Do this:
Nothing should be output except the lines from the one containing "translate([recess_floor_r, recess_z +" through the one containing "before = set(bpy.data.objects)", both ends included, each repeated exactly.

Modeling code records
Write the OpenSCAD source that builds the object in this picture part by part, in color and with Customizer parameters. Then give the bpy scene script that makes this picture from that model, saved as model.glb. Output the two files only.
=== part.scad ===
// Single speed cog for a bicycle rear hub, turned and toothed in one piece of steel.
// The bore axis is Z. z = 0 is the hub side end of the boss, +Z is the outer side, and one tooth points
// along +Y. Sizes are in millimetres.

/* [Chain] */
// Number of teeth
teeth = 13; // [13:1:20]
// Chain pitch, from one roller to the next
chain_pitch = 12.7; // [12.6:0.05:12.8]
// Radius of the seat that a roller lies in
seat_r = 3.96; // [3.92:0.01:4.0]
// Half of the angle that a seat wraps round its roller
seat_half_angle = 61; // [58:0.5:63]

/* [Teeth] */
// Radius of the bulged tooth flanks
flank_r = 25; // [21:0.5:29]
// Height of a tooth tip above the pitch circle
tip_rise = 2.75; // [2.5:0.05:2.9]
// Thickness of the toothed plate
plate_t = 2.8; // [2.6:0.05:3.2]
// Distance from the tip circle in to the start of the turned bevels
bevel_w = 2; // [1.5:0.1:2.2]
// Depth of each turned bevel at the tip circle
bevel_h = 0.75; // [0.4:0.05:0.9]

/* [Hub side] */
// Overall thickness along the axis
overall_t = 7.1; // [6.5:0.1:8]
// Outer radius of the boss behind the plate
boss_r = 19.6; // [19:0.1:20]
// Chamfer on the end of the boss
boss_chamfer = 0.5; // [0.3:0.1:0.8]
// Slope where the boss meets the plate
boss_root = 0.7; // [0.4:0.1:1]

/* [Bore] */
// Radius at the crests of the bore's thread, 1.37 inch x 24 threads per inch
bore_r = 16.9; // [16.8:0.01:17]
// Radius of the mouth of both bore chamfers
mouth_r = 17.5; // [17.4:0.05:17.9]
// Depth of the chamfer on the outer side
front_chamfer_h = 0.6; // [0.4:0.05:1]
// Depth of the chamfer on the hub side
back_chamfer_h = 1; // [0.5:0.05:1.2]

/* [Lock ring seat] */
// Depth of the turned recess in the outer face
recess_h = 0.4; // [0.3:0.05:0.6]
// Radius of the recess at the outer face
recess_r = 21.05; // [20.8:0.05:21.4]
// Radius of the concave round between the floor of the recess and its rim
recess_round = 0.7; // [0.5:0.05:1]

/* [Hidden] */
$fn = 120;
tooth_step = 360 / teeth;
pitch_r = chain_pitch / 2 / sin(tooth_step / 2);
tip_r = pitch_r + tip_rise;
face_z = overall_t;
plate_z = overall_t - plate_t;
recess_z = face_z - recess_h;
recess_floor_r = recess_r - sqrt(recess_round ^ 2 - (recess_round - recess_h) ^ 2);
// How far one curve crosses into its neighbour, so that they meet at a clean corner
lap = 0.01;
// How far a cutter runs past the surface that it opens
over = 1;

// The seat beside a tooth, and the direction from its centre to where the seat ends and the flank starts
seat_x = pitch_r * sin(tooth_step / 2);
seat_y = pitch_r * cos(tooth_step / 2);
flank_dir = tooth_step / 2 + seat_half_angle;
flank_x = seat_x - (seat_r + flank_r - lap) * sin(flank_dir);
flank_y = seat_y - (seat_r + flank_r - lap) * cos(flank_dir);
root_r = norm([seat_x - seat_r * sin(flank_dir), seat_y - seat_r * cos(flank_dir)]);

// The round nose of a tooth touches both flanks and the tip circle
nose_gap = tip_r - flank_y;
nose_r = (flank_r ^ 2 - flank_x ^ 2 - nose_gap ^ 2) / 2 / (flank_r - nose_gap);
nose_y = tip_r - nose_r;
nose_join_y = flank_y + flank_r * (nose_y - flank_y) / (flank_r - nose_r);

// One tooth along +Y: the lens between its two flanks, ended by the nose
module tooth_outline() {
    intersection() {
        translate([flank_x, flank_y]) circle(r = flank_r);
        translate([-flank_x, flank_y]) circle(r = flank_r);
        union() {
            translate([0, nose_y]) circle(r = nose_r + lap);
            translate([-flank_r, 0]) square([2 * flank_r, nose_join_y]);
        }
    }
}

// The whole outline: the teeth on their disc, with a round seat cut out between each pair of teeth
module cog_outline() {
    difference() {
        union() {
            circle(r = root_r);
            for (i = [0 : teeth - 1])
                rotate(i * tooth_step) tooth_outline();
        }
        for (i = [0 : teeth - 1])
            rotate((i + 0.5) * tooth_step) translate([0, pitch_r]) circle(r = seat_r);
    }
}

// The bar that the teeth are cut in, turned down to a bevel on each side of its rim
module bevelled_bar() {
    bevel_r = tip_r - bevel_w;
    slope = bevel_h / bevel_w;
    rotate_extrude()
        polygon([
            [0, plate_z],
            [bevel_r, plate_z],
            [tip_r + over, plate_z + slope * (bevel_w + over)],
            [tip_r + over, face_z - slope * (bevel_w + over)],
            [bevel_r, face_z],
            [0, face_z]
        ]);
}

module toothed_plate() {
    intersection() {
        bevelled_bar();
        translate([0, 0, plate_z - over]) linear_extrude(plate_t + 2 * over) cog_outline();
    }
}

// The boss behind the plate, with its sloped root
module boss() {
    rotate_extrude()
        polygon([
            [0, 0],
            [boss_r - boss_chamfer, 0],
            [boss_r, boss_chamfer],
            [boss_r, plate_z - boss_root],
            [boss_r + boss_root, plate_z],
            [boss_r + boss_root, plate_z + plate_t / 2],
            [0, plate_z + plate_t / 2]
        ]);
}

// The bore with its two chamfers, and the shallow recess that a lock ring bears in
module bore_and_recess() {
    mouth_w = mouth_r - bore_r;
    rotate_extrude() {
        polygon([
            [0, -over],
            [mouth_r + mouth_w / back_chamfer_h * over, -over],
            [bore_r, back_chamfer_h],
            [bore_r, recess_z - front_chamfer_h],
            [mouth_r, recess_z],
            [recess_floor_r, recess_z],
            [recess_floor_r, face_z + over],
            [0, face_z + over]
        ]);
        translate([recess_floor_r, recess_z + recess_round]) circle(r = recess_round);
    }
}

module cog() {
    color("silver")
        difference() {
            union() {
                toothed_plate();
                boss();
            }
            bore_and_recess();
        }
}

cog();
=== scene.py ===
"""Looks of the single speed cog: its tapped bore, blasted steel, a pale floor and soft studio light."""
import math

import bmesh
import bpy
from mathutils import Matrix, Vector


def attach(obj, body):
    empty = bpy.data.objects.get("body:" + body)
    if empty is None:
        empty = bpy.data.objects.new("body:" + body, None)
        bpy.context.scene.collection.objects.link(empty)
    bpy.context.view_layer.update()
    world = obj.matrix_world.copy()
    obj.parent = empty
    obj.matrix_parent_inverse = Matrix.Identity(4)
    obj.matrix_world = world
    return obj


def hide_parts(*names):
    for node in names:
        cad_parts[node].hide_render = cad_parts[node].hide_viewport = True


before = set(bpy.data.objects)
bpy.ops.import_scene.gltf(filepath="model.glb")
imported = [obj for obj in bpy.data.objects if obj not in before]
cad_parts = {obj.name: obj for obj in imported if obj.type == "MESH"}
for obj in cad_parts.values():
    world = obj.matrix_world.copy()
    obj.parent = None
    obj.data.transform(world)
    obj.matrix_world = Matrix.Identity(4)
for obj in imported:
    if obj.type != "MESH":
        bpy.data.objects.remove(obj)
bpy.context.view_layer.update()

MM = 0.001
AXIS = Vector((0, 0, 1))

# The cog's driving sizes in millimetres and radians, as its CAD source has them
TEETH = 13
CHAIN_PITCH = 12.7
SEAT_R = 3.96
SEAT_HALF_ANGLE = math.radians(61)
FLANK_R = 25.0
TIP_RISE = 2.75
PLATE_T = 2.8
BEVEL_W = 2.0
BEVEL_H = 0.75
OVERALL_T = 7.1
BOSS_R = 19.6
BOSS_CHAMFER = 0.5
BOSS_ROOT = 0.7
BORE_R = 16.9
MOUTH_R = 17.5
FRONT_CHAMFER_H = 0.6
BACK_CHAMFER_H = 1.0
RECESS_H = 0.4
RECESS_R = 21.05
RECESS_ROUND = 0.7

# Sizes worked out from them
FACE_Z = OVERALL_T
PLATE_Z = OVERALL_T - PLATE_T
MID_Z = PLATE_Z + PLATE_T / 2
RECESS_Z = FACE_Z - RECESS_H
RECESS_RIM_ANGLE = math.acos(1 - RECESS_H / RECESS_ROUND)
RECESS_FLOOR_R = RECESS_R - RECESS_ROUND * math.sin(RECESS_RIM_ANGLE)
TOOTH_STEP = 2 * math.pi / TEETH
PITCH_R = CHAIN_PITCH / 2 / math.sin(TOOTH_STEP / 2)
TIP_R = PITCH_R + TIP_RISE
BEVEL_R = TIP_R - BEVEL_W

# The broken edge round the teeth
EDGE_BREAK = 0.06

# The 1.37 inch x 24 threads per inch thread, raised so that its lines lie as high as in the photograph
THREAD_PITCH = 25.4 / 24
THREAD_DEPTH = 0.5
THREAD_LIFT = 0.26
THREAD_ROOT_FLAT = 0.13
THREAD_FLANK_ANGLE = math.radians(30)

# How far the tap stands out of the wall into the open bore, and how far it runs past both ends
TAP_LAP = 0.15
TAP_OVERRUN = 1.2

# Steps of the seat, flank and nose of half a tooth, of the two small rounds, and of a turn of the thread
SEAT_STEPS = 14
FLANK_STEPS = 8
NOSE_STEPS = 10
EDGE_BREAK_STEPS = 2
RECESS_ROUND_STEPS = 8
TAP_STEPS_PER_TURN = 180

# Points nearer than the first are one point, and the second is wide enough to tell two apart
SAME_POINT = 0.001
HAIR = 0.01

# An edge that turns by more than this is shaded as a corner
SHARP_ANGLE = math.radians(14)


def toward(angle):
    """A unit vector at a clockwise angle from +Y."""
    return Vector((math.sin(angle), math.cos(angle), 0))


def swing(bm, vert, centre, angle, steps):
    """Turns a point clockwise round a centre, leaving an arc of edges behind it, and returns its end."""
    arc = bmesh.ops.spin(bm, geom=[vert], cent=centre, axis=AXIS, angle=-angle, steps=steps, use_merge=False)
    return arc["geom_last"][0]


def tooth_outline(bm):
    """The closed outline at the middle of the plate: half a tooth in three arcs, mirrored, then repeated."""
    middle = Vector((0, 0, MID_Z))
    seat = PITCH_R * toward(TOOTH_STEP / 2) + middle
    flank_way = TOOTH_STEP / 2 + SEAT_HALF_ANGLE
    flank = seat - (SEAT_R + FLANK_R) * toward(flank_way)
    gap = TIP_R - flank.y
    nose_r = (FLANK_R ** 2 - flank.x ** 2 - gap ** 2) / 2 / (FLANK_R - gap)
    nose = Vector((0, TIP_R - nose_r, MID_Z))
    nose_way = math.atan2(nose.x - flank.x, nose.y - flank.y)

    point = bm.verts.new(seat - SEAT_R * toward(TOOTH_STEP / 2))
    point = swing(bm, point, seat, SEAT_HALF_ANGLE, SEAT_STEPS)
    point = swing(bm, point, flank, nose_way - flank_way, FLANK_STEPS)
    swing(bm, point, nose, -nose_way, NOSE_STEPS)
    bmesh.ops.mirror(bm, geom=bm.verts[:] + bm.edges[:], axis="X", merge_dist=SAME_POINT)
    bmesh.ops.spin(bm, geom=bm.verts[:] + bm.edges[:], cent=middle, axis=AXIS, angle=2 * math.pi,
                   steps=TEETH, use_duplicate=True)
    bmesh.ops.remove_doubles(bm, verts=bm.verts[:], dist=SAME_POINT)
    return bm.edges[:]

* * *

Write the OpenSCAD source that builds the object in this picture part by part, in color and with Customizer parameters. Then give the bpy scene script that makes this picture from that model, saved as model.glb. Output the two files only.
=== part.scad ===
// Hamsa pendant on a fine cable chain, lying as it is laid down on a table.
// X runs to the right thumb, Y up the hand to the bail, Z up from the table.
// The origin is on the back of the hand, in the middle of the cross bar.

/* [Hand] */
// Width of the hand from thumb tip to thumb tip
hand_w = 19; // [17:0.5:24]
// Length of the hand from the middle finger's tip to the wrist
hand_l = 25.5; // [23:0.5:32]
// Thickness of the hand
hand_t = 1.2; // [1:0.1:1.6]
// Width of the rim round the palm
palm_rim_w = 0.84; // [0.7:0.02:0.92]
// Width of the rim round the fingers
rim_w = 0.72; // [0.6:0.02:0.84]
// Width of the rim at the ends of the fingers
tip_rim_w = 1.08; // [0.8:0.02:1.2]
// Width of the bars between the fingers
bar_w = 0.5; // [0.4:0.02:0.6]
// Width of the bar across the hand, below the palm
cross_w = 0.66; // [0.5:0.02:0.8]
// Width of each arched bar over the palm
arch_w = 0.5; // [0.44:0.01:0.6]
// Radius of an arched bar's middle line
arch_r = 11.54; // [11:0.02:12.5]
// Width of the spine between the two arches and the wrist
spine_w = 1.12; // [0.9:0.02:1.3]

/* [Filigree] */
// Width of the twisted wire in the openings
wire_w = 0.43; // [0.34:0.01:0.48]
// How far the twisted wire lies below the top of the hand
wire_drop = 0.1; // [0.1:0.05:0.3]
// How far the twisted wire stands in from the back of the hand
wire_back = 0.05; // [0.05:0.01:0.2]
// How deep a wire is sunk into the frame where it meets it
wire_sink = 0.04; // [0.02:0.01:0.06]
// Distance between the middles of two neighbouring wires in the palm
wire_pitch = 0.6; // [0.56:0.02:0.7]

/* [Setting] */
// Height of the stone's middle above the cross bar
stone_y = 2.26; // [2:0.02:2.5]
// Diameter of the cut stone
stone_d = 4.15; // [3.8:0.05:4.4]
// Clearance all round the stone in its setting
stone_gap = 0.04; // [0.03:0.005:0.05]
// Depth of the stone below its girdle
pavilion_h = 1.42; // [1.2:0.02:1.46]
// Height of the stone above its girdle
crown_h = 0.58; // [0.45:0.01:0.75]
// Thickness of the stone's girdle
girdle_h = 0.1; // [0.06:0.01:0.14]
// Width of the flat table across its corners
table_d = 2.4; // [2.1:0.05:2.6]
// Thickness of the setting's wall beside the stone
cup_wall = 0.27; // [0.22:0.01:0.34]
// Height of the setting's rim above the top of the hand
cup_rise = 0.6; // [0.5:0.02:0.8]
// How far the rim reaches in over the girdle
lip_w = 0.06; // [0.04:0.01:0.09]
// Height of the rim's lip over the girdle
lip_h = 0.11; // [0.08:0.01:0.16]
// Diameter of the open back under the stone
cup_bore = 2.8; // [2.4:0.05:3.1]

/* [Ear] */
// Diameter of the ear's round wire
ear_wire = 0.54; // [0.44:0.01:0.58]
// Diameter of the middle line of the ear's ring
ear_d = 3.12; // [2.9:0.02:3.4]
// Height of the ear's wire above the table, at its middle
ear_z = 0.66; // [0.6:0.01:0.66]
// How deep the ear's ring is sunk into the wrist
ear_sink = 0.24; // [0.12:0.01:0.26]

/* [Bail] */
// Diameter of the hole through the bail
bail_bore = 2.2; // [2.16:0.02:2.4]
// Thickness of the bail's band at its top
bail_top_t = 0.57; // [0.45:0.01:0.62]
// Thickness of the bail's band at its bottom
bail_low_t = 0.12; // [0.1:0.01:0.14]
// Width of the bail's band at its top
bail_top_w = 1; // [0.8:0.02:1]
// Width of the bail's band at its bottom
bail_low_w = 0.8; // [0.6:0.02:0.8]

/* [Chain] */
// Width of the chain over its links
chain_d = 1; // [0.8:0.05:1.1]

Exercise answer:
        translate([recess_floor_r, recess_z + recess_round]) circle(r = recess_round);
    }
}

module cog() {
    color("silver")
        difference() {
            union() {
                toothed_plate();
                boss();
            }
            bore_and_recess();
        }
}

cog();
=== scene.py ===
"""Looks of the single speed cog: its tapped bore, blasted steel, a pale floor and soft studio light."""
import math

import bmesh
import bpy
from mathutils import Matrix, Vector


def attach(obj, body):
    empty = bpy.data.objects.get("body:" + body)
    if empty is None:
        empty = bpy.data.objects.new("body:" + body, None)
        bpy.context.scene.collection.objects.link(empty)
    bpy.context.view_layer.update()
    world = obj.matrix_world.copy()
    obj.parent = empty
    obj.matrix_parent_inverse = Matrix.Identity(4)
    obj.matrix_world = world
    return obj


def hide_parts(*names):
    for node in names:
        cad_parts[node].hide_render = cad_parts[node].hide_viewport = True


before = set(bpy.data.objects)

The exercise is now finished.